#### Instructions for the task:
Please output exactly the lines of the material from the first through the line containing "taper pipe thread.", and nothing more.

#### Source excerpt:
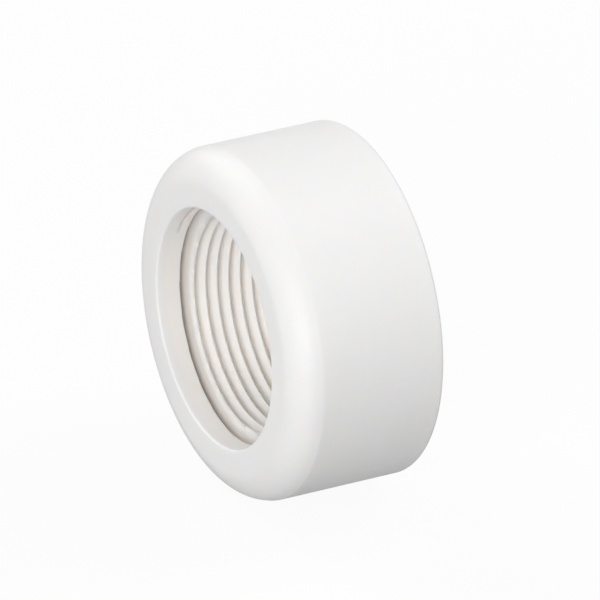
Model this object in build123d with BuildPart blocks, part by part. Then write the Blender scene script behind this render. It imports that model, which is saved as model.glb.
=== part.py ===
"""Threaded pipe cap: one white plastic moulding with a female taper pipe thread.

The cap lies on its side. Its axis is Y, the mouth faces -Y and the closed end faces +Y. The origin is
the centre of the mouth plane. Lengths are in millimetres, and a depth is counted from the mouth.
"""

import math
import os

from build123d import *

# Outer body
outer_diameter = 62.2
overall_length = 28.2
lip_length = 5.0  # the lip slopes in from the wall over this length
lip_slope = 16.0  # degrees from the axis
lip_edge_rounding = 2.0  # between the wall and the lip's slope
mouth_rounding = 5.6  # between the lip's slope and the mouth's face
mouth_face_min = 0.5  # flat ring that is left between the mouth's two roundings, at least
back_rounding = 0.7  # outer corner of the closed end

# Female taper pipe thread, size 1 1/4, right-hand
pipe_outer_diameter = 42.164
threads_per_inch = 11.5
hand_tight_length = 10.668  # length of pipe thread that goes in by hand
thread_height_share = 0.76  # radial height of the thread, as a share of the pitch
flank_angle = 60.0  # between the two flanks of a groove
root_flat_share = 0.0613  # width of the groove's flat bottom, as a share of the pitch
taper = 1 / 32  # loss of radius for each millimetre of depth
pipe_end_share = 0.05  # these two give the pitch diameter at the pipe's end, with the diameter in inches
pipe_end_base = 1.1
thread_turn = 298.3  # degrees about +Y from +Z to where the groove begins
groove_start = 3.135  # depth of the groove's middle where it begins

# The groove's first turn is a wider slot that is also deeper than the entry bore's wall
start_turns = 1.24
start_depth = 1.7
start_near = 0.45  # from the groove's middle to the slot's side nearer the mouth
start_far = 0.15  # from the groove's middle to the far side of the slot's flat bottom

# Bore
entry_clearance = 0.1  # radial gap around the pipe
entry_rounding = 0.4
entry_depth = 5.0  # plain bore between the mouth and the thread
lead_in_length = 0.8
end_wall = 4.4
thread_end_gap = 1.8  # plain bore between the thread and the floor
floor_rounding = 0.9

# Moulding gate in the middle of the closed end
gate_recess_diameter = 7.0
gate_recess_depth = 0.6
gate_stub_diameter = 2.4
gate_stub_height = 0.35

# Sizes that follow from the ones above
outer_radius = outer_diameter / 2
pitch = 25.4 / threads_per_inch
pipe_end_drop = (pipe_end_share * pipe_outer_diameter / 25.4 + pipe_end_base) * pitch
thread_pitch_diameter = pipe_outer_diameter - pipe_end_drop + 2 * taper * hand_tight_length
major_radius = (thread_pitch_diameter + thread_height_share * pitch) / 2
minor_radius = (thread_pitch_diameter - thread_height_share * pitch) / 2
entry_radius = pipe_outer_diameter / 2 + entry_clearance
lip_radius = outer_radius - lip_length * math.tan(math.radians(lip_slope))
lip_room = lip_radius - mouth_face_min - entry_rounding - entry_radius
lip_rounding = min(mouth_rounding, lip_room / math.tan(math.radians((90 - lip_slope) / 2)))
start_radius = entry_radius + start_depth
socket_depth = overall_length - end_wall

crest_depth = entry_depth + lead_in_length
crest_radius_front = minor_radius - (crest_depth - groove_start) * taper
crest_radius_back = minor_radius - (socket_depth - groove_start) * taper

# A groove's open side reaches past the crests into the bore, so that no face of the cut lies on the wall.
cut_overlap = 0.4
groove_inner_radius = minor_radius - cut_overlap
root_half = pitch * root_flat_share / 2
flank_slope = math.tan(math.radians(flank_angle / 2))
flank_run = (major_radius - groove_inner_radius) * flank_slope
open_half = root_half + flank_run
start_run = (start_radius - groove_inner_radius) * flank_slope
groove_end = socket_depth - thread_end_gap - open_half

os.makedirs("parts", exist_ok=True)


def cut_groove(outline, length):
    """Build the cutter for a helical groove that begins at groove_start.

    The outline's corners are (height above the helix, distance towards the mouth), and length is along the axis.
    """
    with BuildPart() as cutter:
        with BuildLine() as path:
            Helix(
                pitch=pitch,
                height=length,
                radius=groove_inner_radius,
                center=(0, groove_start, 0),
                direction=(0, 1, 0),
                cone_angle=-math.degrees(math.atan(taper)),
            )
        begin = path.line @ 0
        outward = begin - Vector(0, groove_start, 0)
        with BuildSketch(Plane(origin=begin, x_dir=outward, z_dir=path.line % 0)):
            with BuildLine():
                Polyline(*outline, close=True)
            make_face()
        sweep(path=path.line, is_frenet=True)
    return cutter.part


root_height = major_radius - groove_inner_radius
thread_groove = cut_groove(
    [(0, -open_half), (root_height, -root_half), (root_height, root_half), (0, open_half)],
    groove_end - groove_start,
)
slot_height = start_radius - groove_inner_radius
start_slot = cut_groove(
    [(0, start_near), (slot_height, start_near), (slot_height, -start_far), (0, -start_far - start_run)],
    start_turns * pitch,
)

with BuildPart() as cap_body:
    # Half section of the blank, turned about the axis
    with BuildSketch(Plane.XY) as section:
        with BuildLine():
            Polyline(
                (0, overall_length),
                (outer_radius, overall_length),
                (outer_radius, lip_length),
                (lip_radius, 0),
                (entry_radius, 0),
                (entry_radius, entry_depth),
                (crest_radius_front, crest_depth),
                (crest_radius_back, socket_depth),
                (0, socket_depth),
                close=True,
            )
        make_face()
        for corner, rounding in (
            ((lip_radius, 0), lip_rounding),
            ((outer_radius, lip_length), lip_edge_rounding),
            ((entry_radius, 0), entry_rounding),
            ((outer_radius, overall_length), back_rounding),
            ((crest_radius_back, socket_depth), floor_rounding),
        ):
            fillet(section.vertices().sort_by_distance(corner)[0], rounding)
    revolve(axis=Axis.Y)
    # Female thread
    for groove in (thread_groove, start_slot):
        add(groove, rotation=(0, thread_turn, 0), mode=Mode.SUBTRACT)
    # Gate mark
    back_plane = Plane.XZ.offset(-overall_length)
    with BuildSketch(back_plane):
        Circle(gate_recess_diameter / 2)
        Circle(gate_stub_diameter / 2, mode=Mode.SUBTRACT)
    extrude(amount=gate_recess_depth, mode=Mode.SUBTRACT)
    with BuildSketch(back_plane):
        Circle(gate_stub_diameter / 2)
    extrude(amount=gate_recess_depth - gate_stub_height, mode=Mode.SUBTRACT)

cap_body.part.label = "cap_body"
export_step(cap_body.part, "parts/cap_body.step")
print("cap_body volume", round(cap_body.part.volume, 1), "mm3")
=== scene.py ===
"""A white moulded pipe cap with a female thread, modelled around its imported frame.

Lengths are metres in the frame's axes. The cap's axis is Y: depth 0 is the mouth plane, and the
closed end is at the far side, towards +Y. The cap lies on its side on the floor.
"""

import logging
import math
from collections.abc import Callable
from dataclasses import dataclass, field
from enum import Enum

import bpy
import numpy as np
from mathutils import Matrix, Vector


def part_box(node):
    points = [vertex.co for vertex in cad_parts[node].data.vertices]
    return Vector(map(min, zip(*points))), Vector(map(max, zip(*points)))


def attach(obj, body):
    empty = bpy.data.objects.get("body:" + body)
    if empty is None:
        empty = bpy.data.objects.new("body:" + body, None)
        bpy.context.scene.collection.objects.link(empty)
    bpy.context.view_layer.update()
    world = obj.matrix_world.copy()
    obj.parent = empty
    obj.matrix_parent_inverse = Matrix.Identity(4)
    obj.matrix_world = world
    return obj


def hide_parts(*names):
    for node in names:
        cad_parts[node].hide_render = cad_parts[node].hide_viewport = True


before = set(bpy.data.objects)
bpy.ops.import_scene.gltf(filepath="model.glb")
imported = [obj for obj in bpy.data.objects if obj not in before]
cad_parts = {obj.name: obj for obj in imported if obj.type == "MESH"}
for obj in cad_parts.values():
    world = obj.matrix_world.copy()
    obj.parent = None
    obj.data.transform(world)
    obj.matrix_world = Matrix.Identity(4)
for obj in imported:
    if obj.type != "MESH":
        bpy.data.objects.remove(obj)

LOG = logging.getLogger("pipe_cap")
MM = 0.001
CAD_NODE = "cap_body"
BODY = "root"
# Point attribute: the bore's tint and, at the first slot's bottom, the painted shade.
BORE_TINT_AND_SLOT_SHADE_MARK = "bore_tint_and_slot_shade"
BORE_SHARE = 0.5
SAME_PLACE = 0.004 * MM
RING_GAP = 0.01 * MM


class Domain(Enum):
    """Which mesh elements a selection works on."""

    EDGE = "EDGE"
    FACE = "FACE"


def start_clean() -> None:
    """Leave edit mode and deselect every object, the frame's own nodes included."""
    if bpy.context.object and bpy.context.object.mode != "OBJECT":
        bpy.ops.object.mode_set(mode="OBJECT")
    bpy.ops.object.select_all(action="DESELECT")


def remove_default_objects() -> None:
    """Remove the cube, light and camera that a new Blender file holds."""
    for name in ("Cube", "Light", "Camera"):
        if name in bpy.data.objects:
            bpy.data.objects.remove(bpy.data.objects[name], do_unlink=True)


def read_points(mesh: bpy.types.Mesh) -> np.ndarray:
    """Read where a mesh's points are.

    Args:
        mesh: the mesh.

    Returns:
        An array of (n, 3) coordinates.
    """
    points = np.empty(len(mesh.vertices) * 3)
    mesh.vertices.foreach_get("co", points)
    return points.reshape(-1, 3)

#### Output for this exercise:
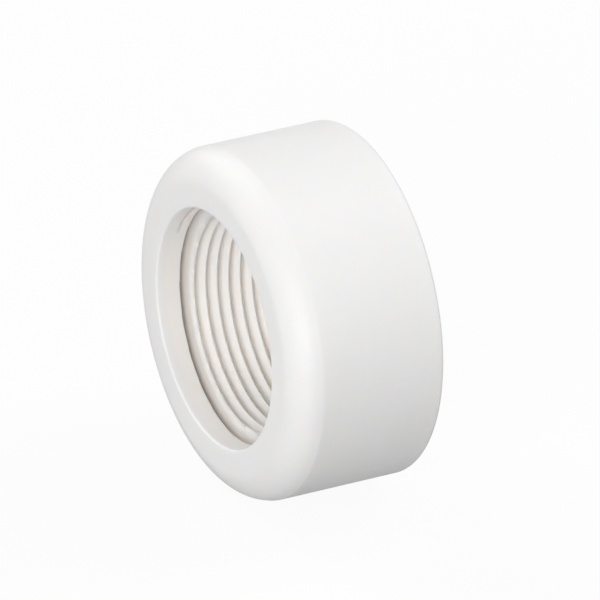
Model this object in build123d with BuildPart blocks, part by part. Then write the Blender scene script behind this render. It imports that model, which is saved as model.glb.
=== part.py ===
"""Threaded pipe cap: one white plastic moulding with a female taper pipe thread.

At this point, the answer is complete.